Joe: Yeah. Here’s one that Witscript wrote about that. The user says, “Tech experts are warning that artificial intelligence poses a risk of extinction for humans.” And Witscript says, “If only we could use AI to figure out how to get rid of AI.” Here’s another one, “The president of Microsoft says he expects the US government to regulate artificial intelligence this year.” Witscript says, “Don’t worry, the government will regulate AI just as well as it regulates everything else.” So, pretty good jokes. Certainly pitchable, if you’re turning jokes for a comedy show.

“Sometimes I’ll write a joke on one topic, give the same topic to Witscript, and Witscript will have its own take”

Liam: Absolutely. Where is Witscript at the minute? And where do you see its future?

Joe: I’m still doing some internal testing and tweaking. It’s in a limited beta test mode. The next step is to figure out the best way to allow individuals to have access to it, and that’s going to mean coming up with a way to keep track of users and process payments and things like that. I’m exploring ways to do that efficiently to get it into the hands of people who can use it.

Liam: Where can people go to keep up with it and read more about it?
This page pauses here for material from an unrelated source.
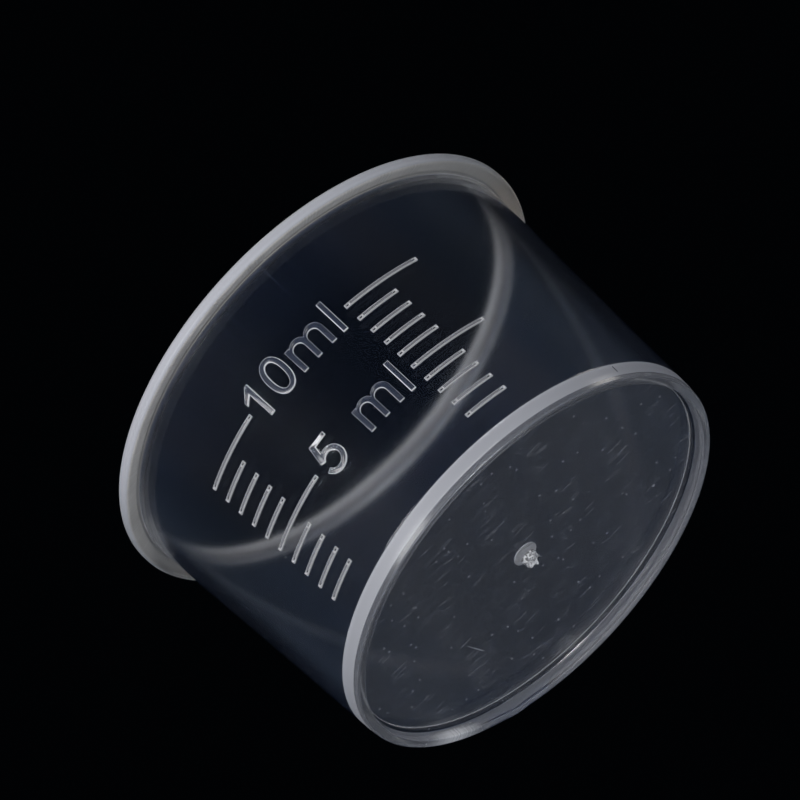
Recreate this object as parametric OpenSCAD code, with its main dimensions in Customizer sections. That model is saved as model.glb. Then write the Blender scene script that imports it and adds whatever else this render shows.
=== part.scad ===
// Measuring cup of 10 ml, moulded in one piece from clear plastic: a tapered wall
// with a flat lip, a floor set above a thin foot ring, and a raised scale on the front.
// The foot's bottom plane is z = 0, the cup's axis is Z, and the scale faces -Y.

/* [Cup] */
// Height from the bottom of the foot to the top of the lip
cup_height = 22.7; // [21:0.1:30]
// Outer radius of the wall at the bottom of the foot
base_radius = 15.75; // [15:0.05:20]
// Lean of the wall away from upright, in degrees
wall_draft = 3.1; // [1:0.1:5]
// Thickness of the wall
wall = 0.85; // [0.6:0.05:1.5]
// Thickness of the floor
floor_thickness = 0.8; // [0.6:0.05:2]
// Radius of the corner between the floor and the wall, inside the cup
inside_corner = 0.5; // [0.2:0.05:2]

/* [Foot] */
// Height of the floor's underside above the bottom of the foot
foot_recess = 0.9; // [0.6:0.05:2]
// Thickness of the foot ring at its bottom
foot_ring = 0.72; // [0.54:0.02:1.5]
// Radius on the outer edge of the foot
foot_edge = 0.2; // [0.1:0.05:0.4]
// Radius where the foot ring meets the floor's underside
foot_fillet = 0.2; // [0.1:0.05:0.4]

/* [Lip] */
// How far the lip stands out from the wall
lip_overhang = 1.14; // [0.8:0.02:2.5]
// Thickness of the lip where it leaves the wall
lip_thickness = 0.67; // [0.5:0.01:1.5]
// How much lower the lip's outer edge hangs than its root
lip_droop = 0.36; // [0.1:0.02:0.6]
// Radius on the outer edges of the lip, kept small enough for the lip's outer face
lip_edge = 0.3; // [0.1:0.05:0.45]
// Radius on the mouth's inner edge
mouth_edge = 0.35; // [0.1:0.05:0.5]

/* [Scale] */
// Number of lines in each column, half of them up to 5 ml
line_count = 10; // [6:2:16]
// Height of each raised line
line_height = 0.3; // [0.2:0.02:0.5]
// Length of a short line, measured around the wall
short_line = 3.36; // [2:0.02:4]
// Length of a long line, measured around the wall
long_line = 6.18; // [4.5:0.02:6.3]
// Distance around the wall from the middle of the scale to the left column
column_left = 9.62; // [9.5:0.02:10.5]
// Distance around the wall from the left column to the right column
column_pitch = 15.77; // [15.6:0.02:17]
// How far the lines and the lettering stand out from the wall
relief = 0.15; // [0.1:0.01:0.4]

/* [Lettering] */
// Height of the digits and of the letter l
letter_height = 2.85; // [2:0.05:3]
// Height of the letter m
small_height = 2.2; // [1.6:0.02:2.4]
// Width of a stroke
stroke = 0.4; // [0.3:0.01:0.5]
// How far the lettering's foot lies below its line
letter_drop = 1.3; // [0.6:0.05:1.8]
// Distance around the wall from the middle of the scale to the left of 10ml
ten_left = 3.1; // [2.6:0.05:3.15]
// Distance around the wall from the middle of the scale to the left of 5 ml
five_left = 2.64; // [2.3:0.02:3.1]
// Gap between the digits 1 and 0
digit_gap = 0.9; // [0.4:0.05:1]
// Gap between the digit 0 and the m
unit_gap = 0.42; // [0.3:0.02:0.7]
// Gap between the digit 5 and the m
word_gap = 2.04; // [1.5:0.02:2.4]
// Gap between the letters m and l
letter_gap = 0.64; // [0.3:0.02:0.8]

/* [Gate mark] */
// Radius of the broken gate stub under the floor
gate_radius = 0.58; // [0.3:0.02:1]
// Height of the broken gate stub
gate_height = 0.45; // [0.2:0.05:0.55]
// Radius of the low pad on the inside of the floor, over the gate
pad_radius = 0.96; // [0.6:0.02:2]
// Height of the low pad
pad_height = 0.15; // [0.1:0.01:0.4]

/* [Hidden] */
$fn = 96;

full_volume = 10; // millilitres up to the top line, as its lettering says
inner_floor = foot_recess + floor_thickness;
lean = tan(wall_draft);
radial_wall = wall / cos(wall_draft);
ring_inner = base_radius - foot_ring;
ring_edge = 0.1;
lip_radius = outer_radius(cup_height) + lip_overhang;
lip_root = cup_height - lip_thickness;
lip_fillet = 0.15;
lip_round = min(lip_edge, 0.36 * (lip_thickness + lip_droop));
half_line = line_count / 2;
line_taper = 0.06; // how much narrower a raised line is at its top, on each side
sink = 0.3; // how deep the relief and the gate mark reach into the wall and the floor
round_steps = 6; // flats in each rounding of the cup's section

// Radii of the wall's outer and inner surfaces at the height z
function outer_radius(z) = base_radius + z * lean;
function inner_radius(z) = outer_radius(z) - radial_wall;

// Height at which the cup holds the given millilitres, from the volume of a cone's frustum
function fill_height(ml) =
    let (foot = inner_radius(inner_floor))
    inner_floor + (pow(foot ^ 3 + 3000 * lean * ml / PI, 1 / 3) - foot) / lean;

// The full and the half volume have their true heights, and the other lines are evenly spaced
top_line = fill_height(full_volume);
line_step = (top_line - fill_height(full_volume / 2)) / half_line;
function line_z(i) = top_line - i * line_step;

// Angle that a length around the wall spans at the height z
function turn(length, z) = length / outer_radius(z) * 180 / PI;

function unit(v) = v / norm(v);

// The arc of radius r that rounds the corner p between the points a and b
function round_corner(a, p, b, r) =
    let (
        to_a = unit(a - p),
        to_b = unit(b - p),
        half = acos(to_a * to_b) / 2,
        centre = p + unit(to_a + to_b) * r / sin(half),
        from = p + to_a * r / tan(half) - centre,
        to = p + to_b * r / tan(half) - centre,
        start = atan2(from.y, from.x),
        change = atan2(to.y, to.x) - start,
        sweep = change > 180 ? change - 360 : change < -180 ? change + 360 : change
    )
    [
        for (i = [0:round_steps])
            let (a = start + sweep * i / round_steps)
            centre + r * [cos(a), sin(a)]
    ];

// The outline with its corners rounded, from a list of corners that each give their radius
function rounded(corners) = [
    for (i = [0:len(corners) - 1])
        let (p = corners[i][0], r = corners[i][1])
        for (q = r == 0 ? [p] : round_corner(corners[i - 1][0], p, corners[i + 1][0], r)) q
];

// The cup's section, from the middle of the floor's underside round to the floor inside
section = rounded([
    [[0, foot_recess], 0],
    [[ring_inner, foot_recess], foot_fillet],
    [[ring_inner, 0], ring_edge],
    [[base_radius, 0], foot_edge],
    [[outer_radius(lip_root), lip_root], lip_fillet],
    [[lip_radius, lip_root - lip_droop], lip_round],
    [[lip_radius, cup_height], lip_round],
    [[inner_radius(cup_height), cup_height], mouth_edge],
    [[inner_radius(inner_floor), inner_floor], inside_corner],
    [[0, inner_floor], 0]
]);

module shell() {
    rotate_extrude() polygon(section);
}

// A raised line at the height z, from the angle start, with the given length around the wall
module scale_line(z, start, length) {
    low = z - line_height / 2;
    high = z + line_height / 2;
    rotate([0, 0, start])
        rotate_extrude(angle = turn(length, z))
            polygon([
                [outer_radius(low) - sink, low],
                [outer_radius(low), low],
                [outer_radius(low) + relief, low + line_taper],
                [outer_radius(high) + relief, high - line_taper],
                [outer_radius(high), high],
                [outer_radius(high) - sink, high]
            ]);
}

// Two columns of lines, the right one a copy of the left
module scale_lines() {
    for (i = [0:line_count - 1], side = [0, 1]) {
        z = line_z(i);
        start = -90 + turn(side * column_pitch - column_left, z);
        scale_line(z, start, i % half_line == 0 ? long_line : short_line);
    }
}

// Glyphs are flat shapes with their foot at y = 0, and their widths follow their heights
one_width = 0.37 * letter_height;
zero_width = 0.66 * letter_height;
five_width = 0.645 * letter_height;
bowl_radius = 0.35 * letter_height;
arch_inner = 0.212 * small_height;
arch_radius = arch_inner + stroke;
m_width = 3 * stroke + 4 * arch_inner;
overshoot = 0.03 * letter_height; // how far a round digit passes the height of a straight one

module digit_one() {
    stem = one_width - stroke;
    polygon([
        [stem, 0],
        [one_width, 0],
        [one_width, letter_height],
        [stem + 0.3 * stroke, letter_height],
        [0, 0.75 * letter_height],
        [0, 0.63 * letter_height],
        [stem, 0.78 * letter_height]
    ]);
}

// An upright oval that is fuller than an ellipse
module oval(width, height) {
    fullness = 0.86;
    polygon([
        for (a = [0:10:350]) [
            sign(cos(a)) * width / 2 * pow(abs(cos(a)), fullness),
            sign(sin(a)) * height / 2 * pow(abs(sin(a)), fullness)
        ]
    ]);
}

module digit_zero() {
    height = letter_height + 2 * overshoot;
    translate([zero_width / 2, letter_height / 2]) difference() {
        oval(zero_width, height);
        oval(zero_width - 2.1 * stroke, height - 1.85 * stroke);
    }
}

module digit_five() {
    bar = letter_height - 0.75 * stroke;
    bar_end = 0.92 * five_width;
    translate([0.85 * bowl_radius, bowl_radius]) difference() {
        circle(bowl_radius);
        circle(bowl_radius - stroke);
        polygon([[0, 0], letter_height * [cos(145), sin(145)], letter_height * [cos(199), sin(199)]]);
    }
    polygon([
        [-0.01, 0.51] * letter_height,
        [0.11, 0.46] * letter_height,
        [0.15, 0.51] * letter_height,
        [0.22 * letter_height, bar],
        [bar_end, bar],
        [bar_end, letter_height],
        [0.09 * letter_height, letter_height + 0.12 * stroke]
    ]);
}

module letter_m() {
    pitch = stroke + 2 * arch_inner;
    spring = small_height - arch_radius; // height at which the arches leave the stems
    shoulder = 0.3 * stroke; // shift of an arch's outer curve, which thins its left side
    square([stroke, small_height - 0.45 * stroke]);
    for (i = [0:1]) translate([i * pitch, 0]) {
        translate([pitch, 0]) square([stroke, spring + shoulder]);
        translate([stroke + arch_inner, spring]) difference() {
            translate([shoulder, shoulder]) circle(arch_radius - shoulder);
            translate([0, 0.4 * shoulder]) circle(arch_inner);
            translate([-arch_radius, -2 * arch_radius]) square(2 * arch_radius);
        }
    }
}

module letter_l() {
    square([stroke, letter_height]);
}

// Stands a flat glyph of the given width against the wall, from the distance left
module on_wall(left, z, width) {
    rotate([0, 0, turn(left + width / 2, z)])
        translate([-width / 2, 0, z])
            rotate([90, 0, 0])
                linear_extrude(height = lip_radius)
                    children();
}

module millilitres(left, z) {
    on_wall(left, z, m_width) letter_m();
    on_wall(left + m_width + letter_gap, z, stroke) letter_l();
}

// Cuts the glyphs of one line to a conical skin, which gives them the wall's curve
module row_at(z) {
    low = z - stroke;
    high = z + letter_height + stroke;
    intersection() {
        rotate_extrude() polygon([
            [outer_radius(low) - sink, low],
            [outer_radius(low) + relief, low],
            [outer_radius(high) + relief, high],
            [outer_radius(high) - sink, high]
        ]);
        children();
    }
}

module lettering() {
    top = line_z(0) - letter_drop;
    zero_left = one_width + digit_gap - ten_left;
    row_at(top) {
        on_wall(-ten_left, top, one_width) digit_one();
        on_wall(zero_left, top, zero_width) digit_zero();
        millilitres(zero_left + zero_width + unit_gap, top);
    }
    middle = line_z(half_line) - letter_drop;
    row_at(middle) {
        on_wall(-five_left, middle, five_width) digit_five();
        millilitres(five_width + word_gap - five_left, middle);
    }
}

// The broken stub under the middle of the floor, with its slanted break, and the low pad
// over it inside the cup
module gate_mark() {
    stub_end = foot_recess - gate_height;
    difference() {
        translate([0, 0, stub_end])
            cylinder(h = gate_height + sink, r1 = 0.75 * gate_radius, r2 = gate_radius, $fn = 24);
        translate([0.25 * gate_radius, 0, stub_end]) rotate([0, 24, 20])
            translate([0, -gate_radius, -gate_height])
                cube([2 * gate_radius, 2 * gate_radius, gate_height]);
    }
    translate([0, 0, inner_floor - sink])
        cylinder(h = sink + pad_height, r = pad_radius);
}

module measuring_cup() {
    color("lightsteelblue") {
        shell();
        scale_lines();
        lettering();
        gate_mark();
    }
}

measuring_cup();
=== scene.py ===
import math
import random

import bmesh
import bpy
from mathutils import Matrix, Vector


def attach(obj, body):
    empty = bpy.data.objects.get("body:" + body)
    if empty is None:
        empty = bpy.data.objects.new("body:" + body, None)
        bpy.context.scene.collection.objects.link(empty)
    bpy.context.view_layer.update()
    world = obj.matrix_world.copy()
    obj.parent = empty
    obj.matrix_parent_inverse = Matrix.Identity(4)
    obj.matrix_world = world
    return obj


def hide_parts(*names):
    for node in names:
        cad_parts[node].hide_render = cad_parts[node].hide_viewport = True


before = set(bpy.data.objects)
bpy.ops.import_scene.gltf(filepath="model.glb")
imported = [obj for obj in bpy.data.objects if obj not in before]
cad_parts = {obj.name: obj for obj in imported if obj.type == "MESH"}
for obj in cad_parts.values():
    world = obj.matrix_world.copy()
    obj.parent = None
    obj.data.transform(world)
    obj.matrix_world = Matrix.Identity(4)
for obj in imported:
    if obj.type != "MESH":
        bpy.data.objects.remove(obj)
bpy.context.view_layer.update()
millimetre = 0.001
turnWhole = 2 * math.pi


# A socket that takes + - * / and adds the Math nodes for them
class Shade:
    def __init__(self, tree, socket=None):
        self.tree = tree
        self.socket = socket

    def add(self, kind, settings, sockets, output=0):
        node = self.tree.nodes.new(kind)
        for name, value in settings.items():
            setattr(node, name, value)
        for name, value in sockets.items():
            target = node.inputs[name]
            if isinstance(value, Shade):
                self.tree.links.new(value.socket, target)
            else:
                target.default_value = value
        if len(node.outputs) == 0:
            return None
        return Shade(self.tree, node.outputs[output])

    def also(self, output):
        # another output of the node that this socket belongs to
        return Shade(self.tree, self.socket.node.outputs[output])

    def maths(self, operation, *terms):
        return self.add("ShaderNodeMath", {"operation": operation}, dict(enumerate(terms)))

    def __add__(self, other):
        return self.maths("ADD", self, other)

    def __radd__(self, other):
        return self.maths("ADD", other, self)

    def __sub__(self, other):
        return self.maths("SUBTRACT", self, other)

    def __rsub__(self, other):
        return self.maths("SUBTRACT", other, self)

    def __mul__(self, other):
        return self.maths("MULTIPLY", self, other)

    def __rmul__(self, other):
        return self.maths("MULTIPLY", other, self)

    def __truediv__(self, other):
        return self.maths("DIVIDE", self, other)

    def highest(self, other):
        return self.maths("MAXIMUM", self, other)

    def ramp(self, start, end):
        # 0 at start and before it, 1 at end and after it
        sockets = {"Value": self, "From Min": start, "From Max": end}
        return self.add("ShaderNodeMapRange", {"interpolation_type": "SMOOTHSTEP"}, sockets)

    def band(self, low, high, soft):
        # 1 between low and high, 0 outside them
        return self.ramp(low - soft, low + soft) * (1.0 - self.ramp(high - soft, high + soft))

    def blend(self, low, high):
        # a colour: low where this mask is 0, high where it is 1
        return self.add("ShaderNodeMix", {"data_type": "RGBA"}, {0: self, 6: low, 7: high}, 2)

    def noise(self, sockets, settings=None):
        return self.add("ShaderNodeTexNoise", settings or {}, sockets)

    def cells(self, place, scale):
        sockets = {"Vector": place, "Scale": scale}
        return self.add("ShaderNodeTexVoronoi", {"voronoi_dimensions": "2D"}, sockets)

    def chance(self):
        # a random value for each cell of a Voronoi texture
        return self.add("ShaderNodeSeparateColor", {}, {"Color": self.also("Color")})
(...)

Joe: You can go to witscript.com. If you want to see the latest output from Witscript, go on Twitter @witscript. You can see Witscript’s take on the news of the day. I also write jokes and post them on Twitter. @joetoplyn is my Twitter handle. Sometimes I’ll write a joke on one topic, give the same topic to Witscript, and Witscript will have its own take.

Liam: That’s brilliant. Straight after this, I’m following you and Witscript. We can all do with a few more jokes in our timelines at the minute. Joe, thank you so much for joining me today.

Joe: Thank you, Liam. It’s been fun.